4 Benefits of a Personal Loan Balance Transfer

  • Reduced Interest Rates

The primary benefit of a personal loan balance transfer is securing a lower interest rate. By transferring your loan to a new lender with a more competitive rate, you can substantially decrease your monthly EMI, freeing up some of your budget.

  • Save Money on Interest

Lower interest rates translate to significant savings on the total interest paid over the loan tenure. This can be a substantial amount, especially for long-term loans.

  • Improved Cash Flow

A reduced EMI can improve your cash flow, making it easier to manage your monthly finances and potentially allowing you to allocate funds toward other financial goals.

  • Flexible Repayment Options

Some lenders might offer flexible repayment options with a balance transfer, such as extending the loan term to lower your EMI or opting for a prepayment penalty waiver.

Eligibility for a Personal Loan Balance Transfer

Eligibility criteria for a personal loan balance transfer can vary depending on the lender.
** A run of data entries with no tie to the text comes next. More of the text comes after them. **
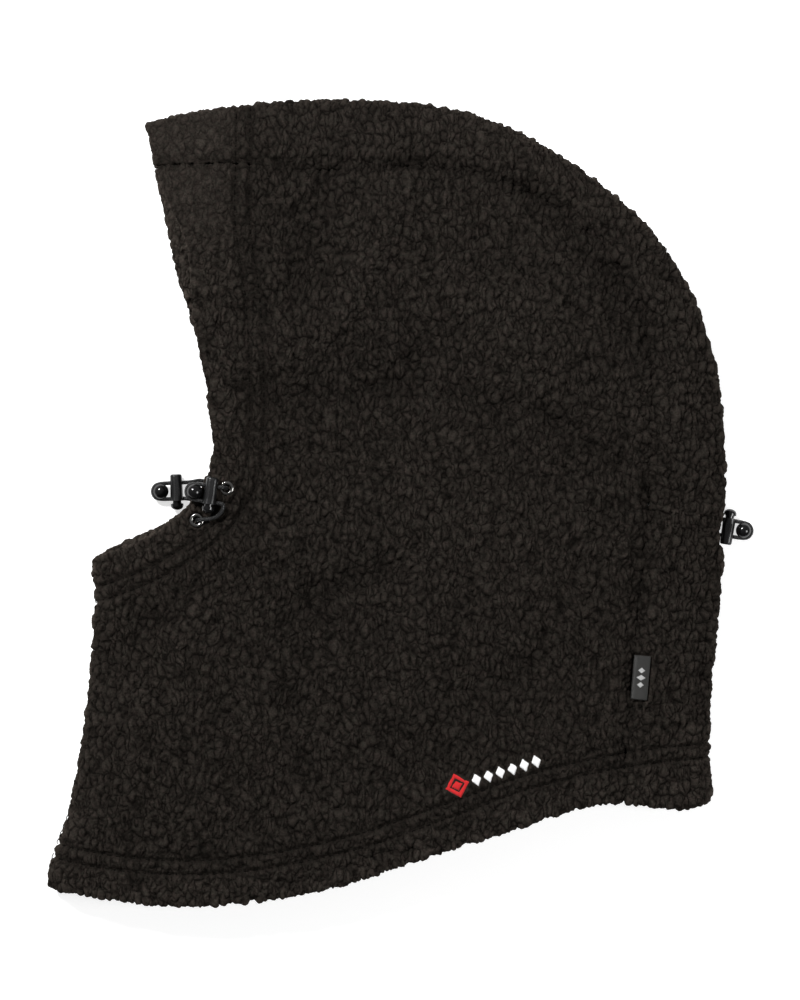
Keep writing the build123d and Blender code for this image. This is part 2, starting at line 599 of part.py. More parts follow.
# ---------------------------------------------------------------- write every piece
parts.update({
    "left_side_panel": left_side_panel,
    "right_side_panel": right_side_panel,
    "crown_panel": crown_panel,
    "rear_cord_channel": rear_cord_channel,
    "face_hem_stitching": group([face_hem_stitching]),
    "neck_hem_stitching": group([neck_hem_stitching]),
    "crown_seam_stitching": group([crown_seam_stitching]),
    "front_seam_stitching": group([front_seam_stitching]),
    "rear_channel_stitching": group([rear_channel_stitching]),
    "woven_label": woven_label,
    "embroidered_emblem": embroidered_emblem,
    "embroidered_row": embroidered_row,
    "face_drawcord_upper": face_drawcord_upper,
    "face_drawcord_lower": face_drawcord_lower,
    "rear_drawcord_left": rear_drawcord_left,
    "rear_drawcord_right": rear_drawcord_right,
    "left_cord_loop": left_cord_loop,
    "right_cord_loop": right_cord_loop,
    "rear_cord_loop": rear_cord_loop,
    "left_eyelets": group(left_rings),
    "right_eyelets": group(right_rings),
    "rear_eyelets": group(rear_rings),
    "left_eyelet_washers": group(left_washers),
    "right_eyelet_washers": group(right_washers),
    "rear_eyelet_washers": group(rear_washers),
})
os.makedirs("parts", exist_ok=True)
for name, shape in parts.items():
    export_step(shape, f"parts/{name}.step")

print("left station height", round(left_height, 3))
print("left eyelet seats", [round(seat, 3) for seat in left_seats])
print("label hinge", (LABEL_SEWN_X, LABEL_MIDDLE_Y), round(label_height, 3), "slope", round(label_slope, 2))
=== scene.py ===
"""Pile-fleece balaclava hood, laid flat on its side on a pale table, seen from straight above.

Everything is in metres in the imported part's own frame: +X towards the back of the head, +Y towards
the crown, +Z up from the table. The fleece pieces start as remeshed copies of the CAD shells, so they
sit exactly where the frame says, and get their undulations, seams and curly pile in code.
"""
import math

import bmesh
import bpy
import numpy as np
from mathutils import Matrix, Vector
from mathutils.bvhtree import BVHTree


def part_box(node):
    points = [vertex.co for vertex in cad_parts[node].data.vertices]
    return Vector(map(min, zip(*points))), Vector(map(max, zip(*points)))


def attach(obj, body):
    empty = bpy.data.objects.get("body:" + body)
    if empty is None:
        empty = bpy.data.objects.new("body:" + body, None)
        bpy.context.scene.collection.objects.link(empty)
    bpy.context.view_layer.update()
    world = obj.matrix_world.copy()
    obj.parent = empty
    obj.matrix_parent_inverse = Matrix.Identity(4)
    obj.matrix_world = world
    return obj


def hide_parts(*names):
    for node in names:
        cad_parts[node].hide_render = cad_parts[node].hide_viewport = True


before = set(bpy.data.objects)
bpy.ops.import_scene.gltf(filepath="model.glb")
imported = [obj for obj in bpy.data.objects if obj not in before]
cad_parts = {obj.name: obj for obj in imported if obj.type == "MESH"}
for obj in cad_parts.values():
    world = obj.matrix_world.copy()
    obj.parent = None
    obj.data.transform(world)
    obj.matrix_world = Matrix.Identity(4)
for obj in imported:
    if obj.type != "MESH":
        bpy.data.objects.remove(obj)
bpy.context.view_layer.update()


MM = 0.001

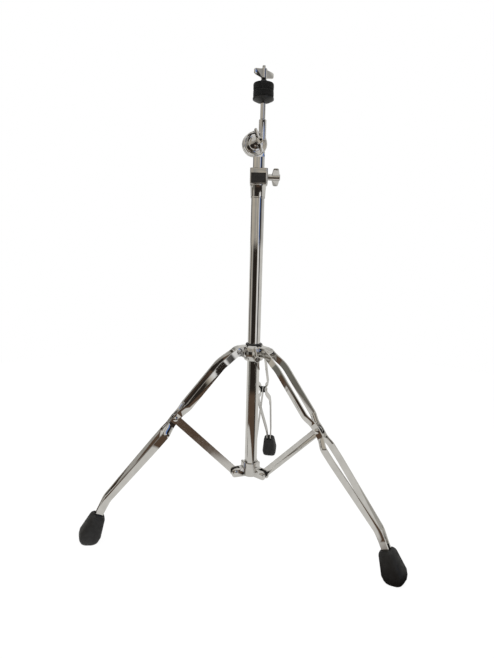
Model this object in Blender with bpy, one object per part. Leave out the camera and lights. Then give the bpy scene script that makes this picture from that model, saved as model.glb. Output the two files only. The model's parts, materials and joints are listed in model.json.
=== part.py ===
"""Folding cymbal stand: telescoping tube, double-braced tripod and a tilting cymbal rod.

Metres, +Z up. The feet stand on z = 0 and the origin is the middle of the footprint.
The rear leg points along +Y, the left and right legs lie 120 degrees to each side.
"""

import math

import bmesh
import bpy
from mathutils import Matrix, Vector

# Fits
GAP = 0.0003
TUBE_SLIDE_CLEARANCE = 0.0005

# Tripod linkage: the leg's upper link and the strut are equally long, so the collar rises straight
LINK_LENGTH = 0.180
OPEN_ANGLE = math.radians(45.4)
PIVOT_RADIUS = 0.035
LEG_AZIMUTHS = {"rear": 90.0, "left": 210.0, "right": 330.0}

# Leg strips, in the leg's own plane: distance along the link line, and bow to its upper side
STRIP_WIDTH = 0.014
STRIP_THICKNESS = 0.0028
STRIP_TIP = 0.0010
LOOP_HALF_GAP = 0.0127
ANKLE_HALF_GAP = 0.0045
FOOT_HALF_GAP = 0.0030
SHOULDER_REACH = 0.043
SHOULDER_BOW = 0.007
KNEE_BEFORE_PINCH = 0.031
SHIN_AFTER_PINCH = 0.035
TAPER_AFTER_PINCH = 0.060
SHIN_BOW = -0.0054
ANKLE_AFTER_PINCH = 0.1975
ANKLE_BOW = -0.0099
FOOT_ENTRY_AFTER_PINCH = 0.234
FOOT_ENTRY_BOW = -0.0213
STRIP_IN_FOOT = 0.022
BEND_SOFTNESS = 0.006
JOG_LENGTH = 0.017
PINCH_HALF_LENGTH = 0.015

# Rubber feet
FOOT_TILT = math.radians(20.5)
FOOT_LENGTH = 0.0620
FOOT_TOP_WIDTH = 0.0270
FOOT_WIDTH = 0.0370
FOOT_TOP_DEPTH = 0.0270
FOOT_DEPTH = 0.0410
FOOT_WIDEST = 0.64
SOLE_CUT = 0.0030

# Struts
STRUT_WIDTH = 0.016
STRUT_THICKNESS = 0.002
GROMMET_RADIUS = 0.0075
GROMMET_NECK_RADIUS = 0.0045
GROMMET_FLANGE = 0.0032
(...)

However, some general factors are typically considered:

  • Credit Score

A good credit score (typically above 750) increases your chances of approval and qualifies you for the most competitive interest rates.

  • Loan Repayment History

A consistent record of timely personal loan repayments demonstrates your financial responsibility and strengthens your application.

  • Debt-to-Income Ratio (DTI)

A healthy DTI ratio, which compares your monthly debt obligations to your gross income, indicates your ability to manage additional debt.

  • Loan Amount

The lender may have minimum and maximum loan amounts they offer for balance transfers.

Steps Involved in a Personal Loan Balance Transfer

  • Compare Loan Offers

Research and compare personal loan balance transfer offers from various lenders. Look for lenders with competitive interest rates, minimal fees, and terms that align with your financial goals.

  • Check Eligibility

Review the eligibility criteria of the lenders you shortlisted. Ensure you meet their requirements before initiating the application process.

  • Gather Documents

Compile the necessary documents, which may include your current loan statement, proof of income, and identity proof.

  • Apply for the Balance Transfer

Submit a formal application with the chosen lender. This process can be done online or by visiting a branch.

  • Loan Approval

Once your application is reviewed, the new lender will inform you of the decision.

  • Loan Disbursement and Payoff

Upon approval, the new lender will disburse the loan amount directly to your existing lender to settle your outstanding balance.

  • Start Repaying the New Loan

You will begin making monthly repayments to your new lender at the new, lower interest rate.

3 Key Considerations for a Personal Loan Balance Transfer

  • Balance Transfer Fees

Some lenders may charge a balance transfer fee, which is a one-time cost associated with processing the transfer. Factor this fee into your calculations when comparing interest rates.

  • Foreclosure Charges

If your current lender charges a prepayment penalty for closing your loan early, you’ll need to factor this into your decision.

  • Impact on Credit Score

There might be a temporary dip in your credit score due to a hard inquiry during the application process. However, the long-term benefits of a lower interest rate typically outweigh this short-term impact.

Is a personal loan balance transfer right for you? If you’re burdened with a high-interest personal loan, exploring a balance transfer can be a strategic solution to save money and improve your financial well-being.